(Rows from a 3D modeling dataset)
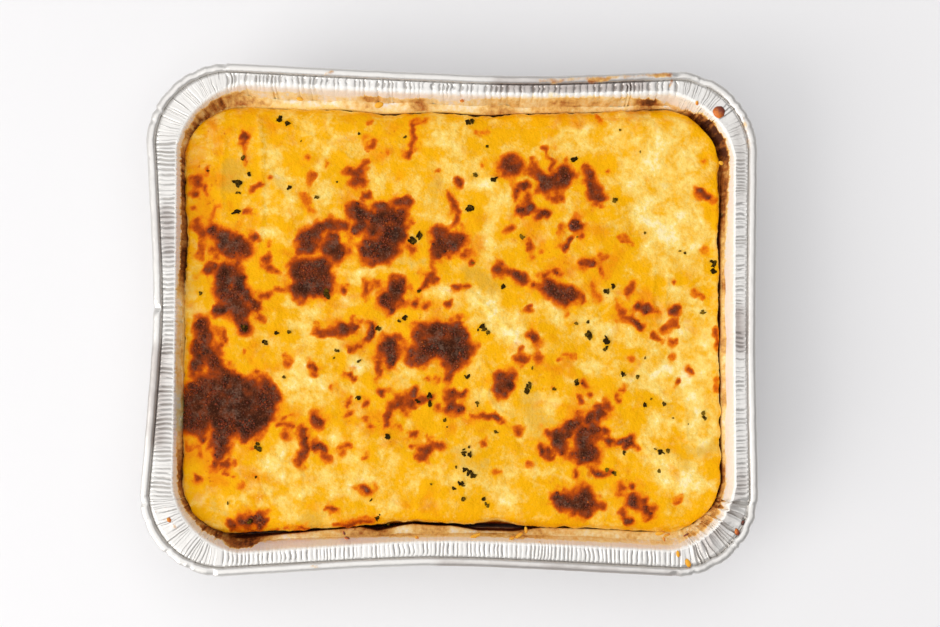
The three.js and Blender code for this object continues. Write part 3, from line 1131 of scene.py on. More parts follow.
@dataclass(frozen=True)
class ResidueFinish:
    """Cheese and sauce dried beside the food: the foil's film, thicker, with a pale soft lip."""

    lip: Rgb = (254, 232, 156)
    curd: Rgb = (252, 214, 106)
    film: FilmFinish = FilmFinish()

    def build(self) -> bpy.types.Material:
        """Makes the material.

        Returns:
            The material, which reads the fields tone, fade and lip.
        """
        graph = Graph("dried_residue")
        ragged = graph.total((graph.attribute("lip"), 1.0), (graph.mottle(2.4, shift=2.2), 0.3))
        film = self.film.colour(graph, self.film.tone(graph))
        crust = graph.noise(1.0, shift=0.7)
        curds = graph.step(graph.mottle(1.8, shift=3.0), -0.3, 0.8)
        return graph.finish(
            Base_Color=graph.mix(graph.step(ragged, 0.1, 0.6), film, graph.mix(curds, self.lip, self.curd)),
            Roughness=graph.plus(0.4, graph.times(crust, 0.2)),
            Specular_IOR_Level=0.3,
            Normal=graph.bump(crust, 0.2),
        )


@dataclass(frozen=True)
class BackdropFinish:
    """The matt white sheet under the tray."""

    white: Rgb = (243, 242, 243)

    def build(self) -> bpy.types.Material:
        """Makes the material.

        Returns:
            The material.
        """
        graph = Graph("white_sheet")
        fibres = graph.noise(1.5, detail=2.0)
        return graph.finish(
            Base_Color=srgb(*self.white),
            Roughness=0.9,
            Specular_IOR_Level=0.0,
            Normal=graph.bump(fibres, 0.01),
        )


# --- Foil tray ---

class Side(Enum):
    """The tray's sides, by their number on a ring."""

    RIGHT = 0
    BACK = 1
    LEFT = 2
    FRONT = 3


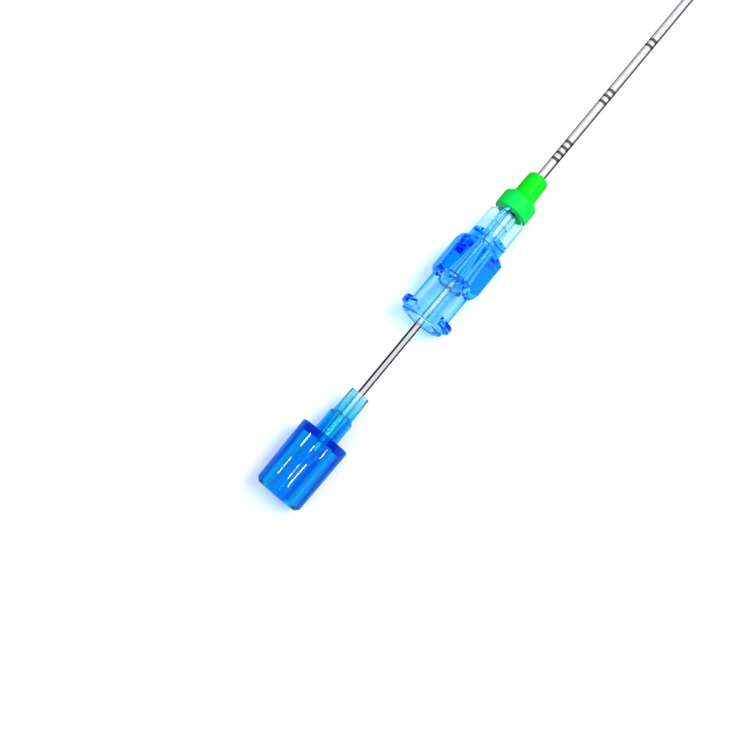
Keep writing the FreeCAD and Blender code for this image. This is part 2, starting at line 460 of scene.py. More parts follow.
def add_node(tree, kind, settings=None, values=None, links=None):
    """Add a shader node with its settings, socket values and links from other nodes' outputs."""
    node = tree.nodes.new(kind)
    for name, value in (settings or {}).items():
        setattr(node, name, value)
    for socket, value in (values or {}).items():
        node.inputs[socket].default_value = value
    for socket, source in (links or {}).items():
        tree.links.new(source, node.inputs[socket])
    return node


def empty_material(name):
    """New material with an empty node tree."""
    material = bpy.data.materials.new(name)
    material.use_nodes = True
    material.node_tree.nodes.clear()
    return material


def clear_styrene(name, losses, shade):
    """Clear tinted styrene, moulded against polished steel.

    Its walls are tinted through their thickness, so thin ones look pale and thick ones deep. Its skin is
    glossy, with a faint ripple of flow from the gate, about 2 mm across and 6 mm long. Lamps and the floor's
    soft light pass it unbent, and each skin that they pass leaves them the colour of the shade. A millimetre
    keeps exp(-loss) of a colour, and the density is a little over the highest loss, so that no channel of the
    tint is quite nought.
    """
    material = empty_material(name)
    tree = material.node_tree
    place = add_node(tree, "ShaderNodeTexCoord")
    stretched = add_node(
        tree, "ShaderNodeMapping", values={"Scale": (0.3 / MM, 1 / MM, 1 / MM)},
        links={"Vector": place.outputs["Object"]})
    flow = add_node(
        tree, "ShaderNodeTexNoise", values={"Scale": 0.55, "Detail": 2, "Roughness": 0.4},
        links={"Vector": stretched.outputs["Vector"]})
    bump = add_node(
        tree, "ShaderNodeBump", values={"Strength": 0.25, "Distance": 0.05 * MM},
        links={"Height": flow.outputs["Fac"]})
    plastic = add_node(
        tree, "ShaderNodeBsdfPrincipled",
        values={"Base Color": (1, 1, 1, 1), "Roughness": 0.0, "IOR": 1.55, "Transmission Weight": 1.0},
        links={"Normal": bump.outputs["Normal"]})
    window = add_node(tree, "ShaderNodeBsdfTransparent", values={"Color": (*linear_colour(shade), 1)})
    path = add_node(tree, "ShaderNodeLightPath")
    bounced = add_node(
        tree, "ShaderNodeMixShader",
        links={0: path.outputs["Is Diffuse Ray"], 1: plastic.outputs[0], 2: window.outputs[0]})
    lit = add_node(
        tree, "ShaderNodeMixShader",
        links={0: path.outputs["Is Shadow Ray"], 1: bounced.outputs[0], 2: window.outputs[0]})
    density = max(losses) / DENSITY_SHARE
    tint = [1 - loss / density for loss in losses]
    depth = add_node(
        tree, "ShaderNodeVolumeAbsorption", values={"Color": (*tint, 1), "Density": density / MM})
    add_node(tree, "ShaderNodeOutputMaterial", links={"Surface": lit.outputs[0], "Volume": depth.outputs[0]})
    return material


def cured_adhesive(name):
    """Clear cured resin, poured: glossy, very slightly milky and colourless."""
    material = empty_material(name)
    tree = material.node_tree
    resin = add_node(
        tree, "ShaderNodeBsdfPrincipled",
        values={
            "Base Color": (0.93, 0.96, 0.97, 1), "Roughness": 0.12, "IOR": 1.5, "Transmission Weight": 1.0})
    window = add_node(tree, "ShaderNodeBsdfTransparent", values={"Color": (*linear_colour("f7fbff"), 1)})
    path = add_node(tree, "ShaderNodeLightPath")
    lit = add_node(
        tree, "ShaderNodeMixShader",
        links={0: path.outputs["Is Shadow Ray"], 1: resin.outputs[0], 2: window.outputs[0]})
    add_node(tree, "ShaderNodeOutputMaterial", links={"Surface": lit.outputs[0]})
    return material


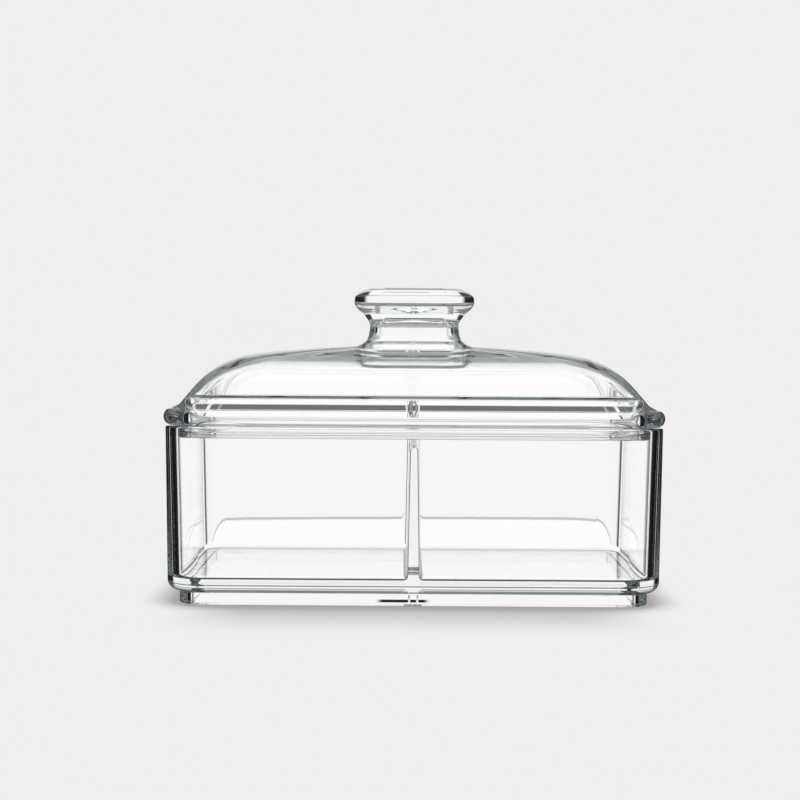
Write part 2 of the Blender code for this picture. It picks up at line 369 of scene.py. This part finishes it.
def raise_chain(mesh, corners, edges, places):
    """Extrude a chain of edges and move its new corners to their places."""
    swept = bmesh.ops.extrude_edge_only(mesh, edges=edges)["geom"]
    fresh = {item for item in swept if isinstance(item, bmesh.types.BMVert)}
    raised = []
    for corner, place in zip(corners, places):
        partner = next(edge.other_vert(corner) for edge in corner.link_edges
                       if edge.other_vert(corner) in fresh)
        partner.co = place
        raised.append(partner)
    new_edges = [item for item in swept if isinstance(item, bmesh.types.BMEdge)
                 and item.verts[0] in fresh and item.verts[1] in fresh]
    return raised, new_edges


def start_ring(mesh, places):
    """A closed ring of corners and edges."""
    corners = [mesh.verts.new(place) for place in places]
    edges = [mesh.edges.new((corners[i - 1], corners[i])) for i in range(len(corners))]
    return corners, edges


def finish_piece(name, mesh):
    """Close a mesh's seams and put it into the scene, smooth, with even normals."""
    bmesh.ops.remove_doubles(mesh, verts=mesh.verts, dist=MERGE_DISTANCE)
    bmesh.ops.recalc_face_normals(mesh, faces=mesh.faces)
    data = bpy.data.meshes.new(name)
    mesh.to_mesh(data)
    mesh.free()
    data.shade_smooth()
    piece = bpy.data.objects.new(name, data)
    bpy.context.scene.collection.objects.link(piece)
    normals = piece.modifiers.new("even_normals", "WEIGHTED_NORMAL")
    normals.keep_sharp = True
    return piece


def box_level(out, height):
    """A level ring that stands off the box's rim outline by out."""
    return level_ring(BOX_HALF_X + out, BOX_HALF_Y + out, BOX_CORNER + out, height)


# lid

def dome_size(share, wall_x=0.0, wall_z=0.0):
    """Half length, half depth, corner radius and height of the dome at a share of its rise."""
    for low, high in zip(DOME_CURVE, DOME_CURVE[1:]):
        if low[0] <= share <= high[0]:
            break
    part = (share - low[0]) / (high[0] - low[0])
    _, length_share, depth_share, round_share = (a + (b - a) * part for a, b in zip(low, high))
    inset = LID_OVERHANG - LID_LEDGE - wall_x
    half_x = (BOX_HALF_X + inset) * length_share
    half_y = (BOX_HALF_Y + inset) * depth_share
    radius = min(DOME_CORNER - wall_x, half_y) * (1 - round_share) + half_y * round_share
    lift = INNER_BASE if wall_z else 0.0
    return half_x, half_y, radius, DOME_BASE + lift + (DOME_RISE - wall_z - lift) * share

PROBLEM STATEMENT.
Nothing but the lines from the one with "Keep writing the" through the one with "against polished steel." should be repeated, and each exactly.

RIGHT ANSWER.
Keep writing the FreeCAD and Blender code for this image. This is part 2, starting at line 460 of scene.py. More parts follow.
def add_node(tree, kind, settings=None, values=None, links=None):
    """Add a shader node with its settings, socket values and links from other nodes' outputs."""
    node = tree.nodes.new(kind)
    for name, value in (settings or {}).items():
        setattr(node, name, value)
    for socket, value in (values or {}).items():
        node.inputs[socket].default_value = value
    for socket, source in (links or {}).items():
        tree.links.new(source, node.inputs[socket])
    return node


def empty_material(name):
    """New material with an empty node tree."""
    material = bpy.data.materials.new(name)
    material.use_nodes = True
    material.node_tree.nodes.clear()
    return material


def clear_styrene(name, losses, shade):
    """Clear tinted styrene, moulded against polished steel.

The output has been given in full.